Le jugement entrepris doit être également confirmé en ce qu’il a ordonné une mesure complémentaire de publication judiciaire.
Sur les demandes de partage de responsabilité et de garantie à l’encontre des sociétés Lidl et Alb Wine
La société Simizy soutient à titre subsidiaire, qu’un partage de responsabilités doit être ordonné et demande la condamnation des sociétés Lidl et Alb Wine à la garantir.

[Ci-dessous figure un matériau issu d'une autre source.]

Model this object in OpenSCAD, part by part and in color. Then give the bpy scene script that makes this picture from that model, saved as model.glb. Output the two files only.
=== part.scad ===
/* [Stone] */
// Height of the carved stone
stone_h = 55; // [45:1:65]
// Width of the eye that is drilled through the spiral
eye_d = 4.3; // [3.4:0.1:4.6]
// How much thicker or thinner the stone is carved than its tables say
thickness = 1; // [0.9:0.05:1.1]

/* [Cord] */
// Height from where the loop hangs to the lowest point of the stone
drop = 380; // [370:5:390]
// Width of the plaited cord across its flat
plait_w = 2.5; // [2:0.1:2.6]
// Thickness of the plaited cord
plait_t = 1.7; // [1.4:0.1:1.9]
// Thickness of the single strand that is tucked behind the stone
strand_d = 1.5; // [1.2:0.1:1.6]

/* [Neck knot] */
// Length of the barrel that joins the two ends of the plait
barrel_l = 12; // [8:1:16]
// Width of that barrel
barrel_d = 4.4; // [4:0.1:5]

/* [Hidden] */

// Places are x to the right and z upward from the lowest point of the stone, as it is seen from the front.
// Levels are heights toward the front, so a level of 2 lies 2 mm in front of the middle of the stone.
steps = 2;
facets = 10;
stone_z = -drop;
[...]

Elle estime n’avoir joué qu’un rôle d’intermédiaire.
La société Alb Wine oppose que seule la société Simizy est pleinement responsable de la contrefaçon poursuivie.
La société Lidl fait valoir qu’elle ne connaissait pas l’origine extra- européenne originelle, et demande par conséquent de rejeter la demande de la société Simizy sollicitant sa garantie.

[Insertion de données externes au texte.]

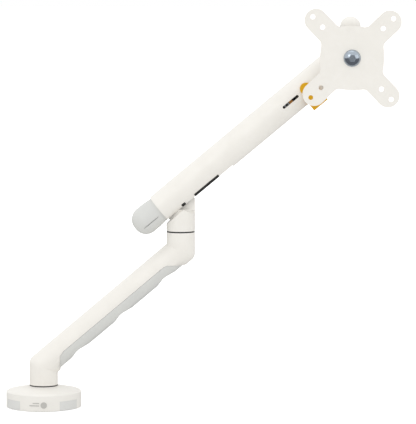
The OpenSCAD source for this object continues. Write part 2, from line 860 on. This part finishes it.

C’est par de justes motifs adoptés par la cour que le tribunal a dit que la société Simizy a sciemment procédé à des actes d’importation non autorisés sur le territoire de l’Union européenne, que ce comportement fautif lui est totalement imputable de sorte qu’elle ne peut rechercher la responsabilité des sociétés Alb Wine et Lidl.
Les demandes de partage de responsabilité et de garantie formées par la société Simizy à l’encontre des sociétés Alb Wine et Lidl seront donc rejetées, et le jugement entrepris confirmé de ce chef.
Sur la demande de la société Simizy pour procédure abusive
Les demandes de la société MHCS ayant été confirmées en appel, la demande de la société Simizy au titre de la procédure abusive sera rejetée. Le jugement entrepris sera en conséquence également confirmé de ce chef.
PAR CES MOTIFS,
LA COUR,
Confirme la décision entreprise en toutes ses dispositions,
Y ajoutant,
Fixe au passif du redressement judiciaire de la société Simizy la créance de la société MHCS à un montant de 88 000 euros en réparation du préjudice subi du fait des actes de contrefaçon de la marque Dom Pérignon n° 515494,
Condamne la société Simizy représentée par Maître B B ès qualités de mandataire judiciaire aux dépens d’appel, et vu l’article 700 du code de procédure civile, la condamne à payer sur ce fondement les sommes de 10 000 euros à la société MHCS, 3 000 euros à la société Alb Wine et 3 000 euros à la société Lidl.